Diese Exklusivität bezieht sich jedoch dezidiert auf Nicht-musikalische Inhalte wie Podcasts, Hörbücher oder Webradioformate. Waren exklusive Musik-Deals vor einiger Zeit noch ein probates Mittel, um neue Nutzer zu generieren, hat sich inzwischen herumgesprochen, dass weder Künstler noch Fans davon wirklich anhaltend profitieren.

Der Kampf um die Gunst der Nutzer wird 2017 erst so richtig losgehen

Der Erfolgsdruck in der Branche ist groß: Im Gegensatz zum Filmstreaming, bei dem die meisten Menschen aufgrund des unterschiedlichen Angebots gleich mehrere Dienste nutzen, beschränken sich viele Nutzer bei Musik normalerweise auf einen Dienst. Die Preisstaffelungen sind bei allen Diensten vergleichbar – es wird künftig also vor allem um die Frage gehen, wie sich die Anbieter noch voneinander abgrenzen können. Spotify hat hier womöglich gerade eine große Chance vertan, indem es die Übernahme von SoundCloud platzen ließ.

Es werden deshalb wohl vor allem selbstproduzierte Inhalte sein, die für die Nutzer künftig den Ausschlag bei der Wahl des Streaming-Anbieters geben könnten. „Im Podcast-Bereich passiert im Moment sehr viel, auch bei Hörbüchern und im Kids-Sektor gibt es noch viele Potenziale“, erklärt Krause in Hinblick auf das kommende Jahr.

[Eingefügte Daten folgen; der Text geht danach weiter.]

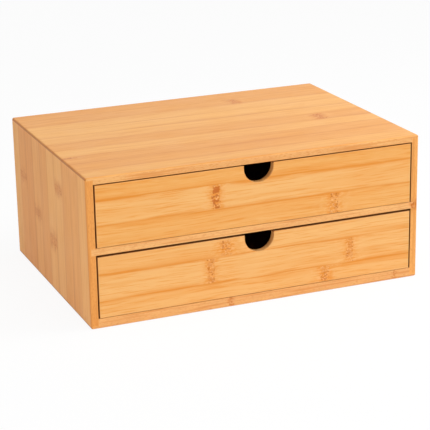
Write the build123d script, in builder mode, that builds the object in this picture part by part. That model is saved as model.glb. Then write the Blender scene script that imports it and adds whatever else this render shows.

Ob nun Podcasts oder strategische Partnerschaften wie Deezer sie zum Beispiel mit der Aktion Musik ist bunt gegen rechte Musik gemeinsam mit dem FC St. Pauli ins Leben gerufen hat – der Bedarf nach mehr Profilschärfe wurde inzwischen von allen Anbietern erkannt. Der Kampf um die Gunst der Nutzer wird 2017 erst so richtig losgehen.